Exercise
Copy each line exactly.

== Supplied data ==

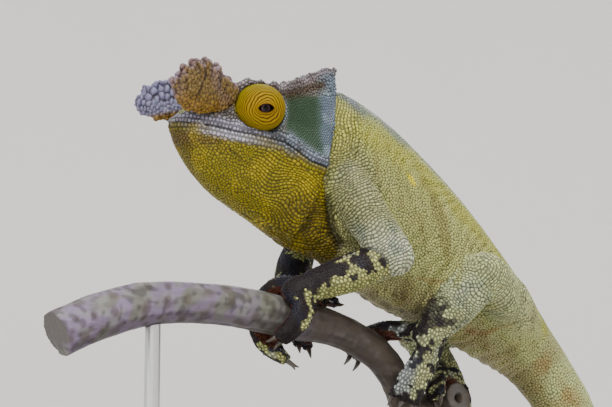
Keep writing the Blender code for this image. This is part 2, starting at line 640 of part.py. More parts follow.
def tail_ring(fraction, shift=0.0):
    s, rows = tail_line()
    x, z, cx, cz, high, wide = [np.interp(fraction * TAIL_LENGTH, s, column) for column in rows.T]
    ahead, up = unit([cx, cz]), unit([-cz, cx])
    centre = np.array([x, z]) + ahead * shift
    return oval(centre + up * high, centre - up * high, wide, TAIL_SIDES)


def resample_ring(ring, count):
    """The same closed outline with another count of corners, starting at its top."""
    closed = np.vstack([ring, ring[:1]])
    at = np.linspace(0, len(ring), count, endpoint=False)
    return np.stack([np.interp(at, np.arange(len(closed)), column) for column in closed.T], axis=1)


def make_trunk():
    """Neck, torso and the tail's lengths, a gap apart. It gives back the whole trunk, to cut limbs by."""
    last = float(len(TRUNK))
    half = GAP / 2

    def rings(start, end, first_shift, last_shift):
        at = np.linspace(start, end, round((end - start) * TRUNK_RINGS_PER_STATION) + 1)
        shifts = [first_shift] + [0.0] * (len(at) - 2) + [last_shift]
        return [trunk_ring(t, shift) for t, shift in zip(at, shifts)]

    loft("neck", rings(0, NECK_STATION, 0, -half), body, "skin_green")
    loft("torso", rings(NECK_STATION, TORSO_STATION, half, -half), body, "skin_green")
    root = [resample_ring(ring, TAIL_SIDES) for ring in rings(TORSO_STATION, last, half, 0)]
    every = np.linspace(0, 1, TAIL_RINGS + 1)
    cuts = [0.0, *TAIL_CUTS, 1.0]
    for i, (start, end) in enumerate(zip(cuts, cuts[1:])):
        first = [tail_ring(start, half)] if i else root
        inside = [tail_ring(f) for f in every if start + TAIL_CLEAR < f < end - TAIL_CLEAR]
        last_ring = tail_ring(end, -half if end < 1 else 0.0)
        loft(f"tail_{i + 1}", [*first, *inside, last_ring], body, "skin_green")
    return loft("trunk_room", rings(0, last, 0, 0), cutters)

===

Answer to this exercise
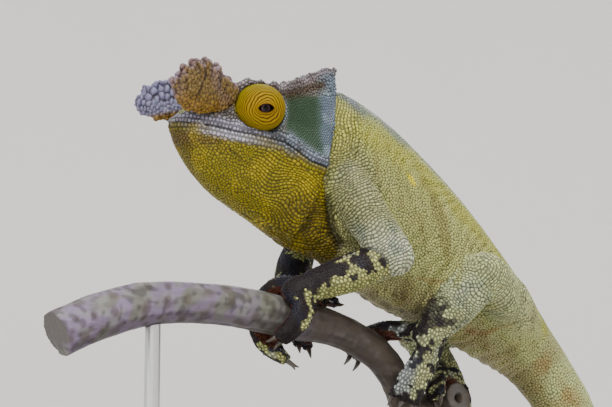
Keep writing the Blender code for this image. This is part 2, starting at line 640 of part.py. More parts follow.
def tail_ring(fraction, shift=0.0):
    s, rows = tail_line()
    x, z, cx, cz, high, wide = [np.interp(fraction * TAIL_LENGTH, s, column) for column in rows.T]
    ahead, up = unit([cx, cz]), unit([-cz, cx])
    centre = np.array([x, z]) + ahead * shift
    return oval(centre + up * high, centre - up * high, wide, TAIL_SIDES)


def resample_ring(ring, count):
    """The same closed outline with another count of corners, starting at its top."""
    closed = np.vstack([ring, ring[:1]])
    at = np.linspace(0, len(ring), count, endpoint=False)
    return np.stack([np.interp(at, np.arange(len(closed)), column) for column in closed.T], axis=1)


def make_trunk():
    """Neck, torso and the tail's lengths, a gap apart. It gives back the whole trunk, to cut limbs by."""
    last = float(len(TRUNK))
    half = GAP / 2

    def rings(start, end, first_shift, last_shift):
        at = np.linspace(start, end, round((end - start) * TRUNK_RINGS_PER_STATION) + 1)
        shifts = [first_shift] + [0.0] * (len(at) - 2) + [last_shift]
        return [trunk_ring(t, shift) for t, shift in zip(at, shifts)]

    loft("neck", rings(0, NECK_STATION, 0, -half), body, "skin_green")
    loft("torso", rings(NECK_STATION, TORSO_STATION, half, -half), body, "skin_green")
    root = [resample_ring(ring, TAIL_SIDES) for ring in rings(TORSO_STATION, last, half, 0)]
    every = np.linspace(0, 1, TAIL_RINGS + 1)
    cuts = [0.0, *TAIL_CUTS, 1.0]
    for i, (start, end) in enumerate(zip(cuts, cuts[1:])):
        first = [tail_ring(start, half)] if i else root
        inside = [tail_ring(f) for f in every if start + TAIL_CLEAR < f < end - TAIL_CLEAR]
        last_ring = tail_ring(end, -half if end < 1 else 0.0)
        loft(f"tail_{i + 1}", [*first, *inside, last_ring], body, "skin_green")
    return loft("trunk_room", rings(0, last, 0, 0), cutters)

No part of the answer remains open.